For each pixel, the electrode S acts as a common electrode which is connectable to a reference voltage line, for instance supplying zero volts, for strobing data to be displayed at the pixel. Alternate ones of the elongate electrodes 1a and 1b are connected together to form two sets of interdigitated electrodes which are connected to receive the data signals described hereinbefore. Each pixel is switchable between a reflective state and a diffractive state.
FIG. 13 illustrates a projection display using an SLM 40 having pixels of the type shown in FIGS. 11 and 12. The SLM 40 is illuminated by a light source 41. Projection lenses 47 and 48 and mirrors 49 and 50 project an image displayed by the SLM 40 onto a screen 44.
Light from the light source 41 is incident normally on the SLM 40. Each pixel which is in the reflective mode reflects the incident light normally back so that the reflected light is not projected by the optical elements 47 to 50. Thus, a "dark" pixel is imaged on the screen 44. Each pixel in the diffractive mode deflects the incident light into the non-zero diffractive orders, mainly into the positive and negative first orders as illustrated by light rays 45 and 46. The light from each such pixel is thus imaged to a "bright" pixel on the screen 44.
Although the ferroelectric materials have the advantage of being relatively fast switching, other bistable liquid crystal materials and modes may be used, such as antiferroelectric liquid crystal (AFLC) and bistable nematic modes such as bistable twisted nematic (BTN). Examples of alternative materials and modes together with suitable addressing waveforms are described hereinafter.
The addressing waveforms described hereinbefore are appropriate for FLC materials having minima in their τ-V drive voltage range. However, FLC materials which do not have such a minimum may also be used. In this case, addressing waveforms of the type shown in FIG. 14 may be used. The strobe waveform comprises a blanking pulse surrounded by pulses for providing DC balance. These DC balance pulses are not necessary if the strobe pulses arc inverted in alternate frames. The blanking pulse is followed by a bipolar strobe pulse. As described hereinbefore, the blanking pulses required only when the device is switched on and possibly only occasionally thereafter but not as part of each frame refresh cycle. The strobe pulse is inverted for each frame.
FIG. 15 illustrates a typical addressing waveform for an AFLC. Following the strobe pulse, a holding voltage is required to maintain the pixel in the selected bistable state throughout the frame. Blanking is then achieved by a reset or relax period, during which the AFLC relaxes to the black state. A waveform of this type may therefore be used but omitting the reset or relax period between frames.

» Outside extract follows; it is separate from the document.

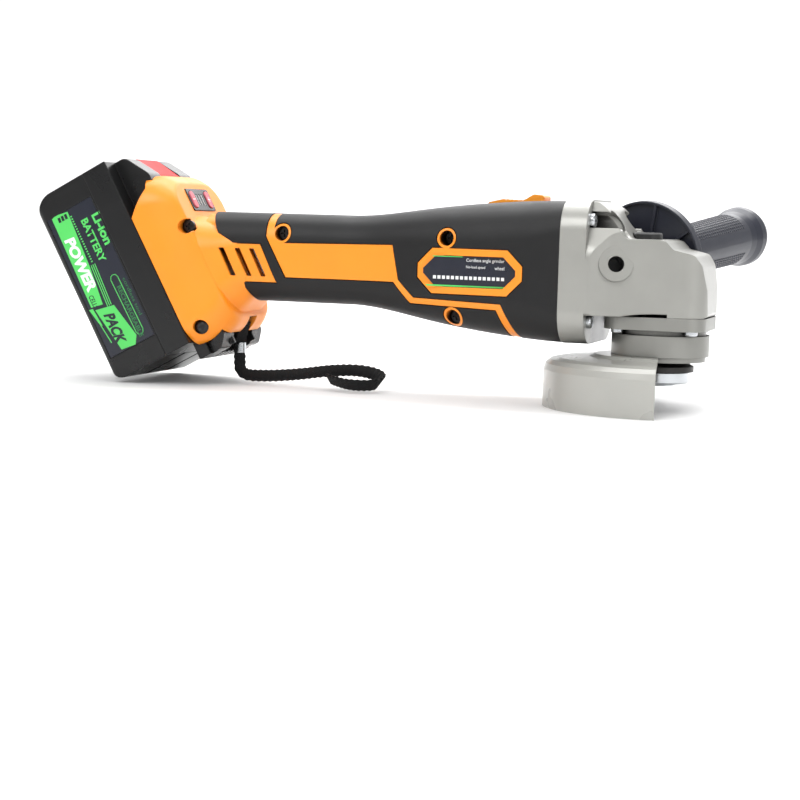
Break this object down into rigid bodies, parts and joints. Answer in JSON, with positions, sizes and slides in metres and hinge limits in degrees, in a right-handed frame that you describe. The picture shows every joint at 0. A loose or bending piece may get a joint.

Further, the initial blanking is unnecessary because the display is initially in its relaxed or black state. The strobe waveform is inverted for alternate frames so as to provide DC balancing.
FIG. 16 illustrates a strobe waveform for use in the bistable nematic mode. The waveform comprises a reset pulse followed by a partial reset pulse and a selection pulse which together act as the strobe pulse or signal.
Bistable nematic devices using surface alignment gratings are disclosed in WO 97/14990, which discloses an addressing scheme based on blanking and selection as illustrated in FIG. 17. Again, the blanking pulse is only required initially or occasionally and is not required during each frame refresh cycle.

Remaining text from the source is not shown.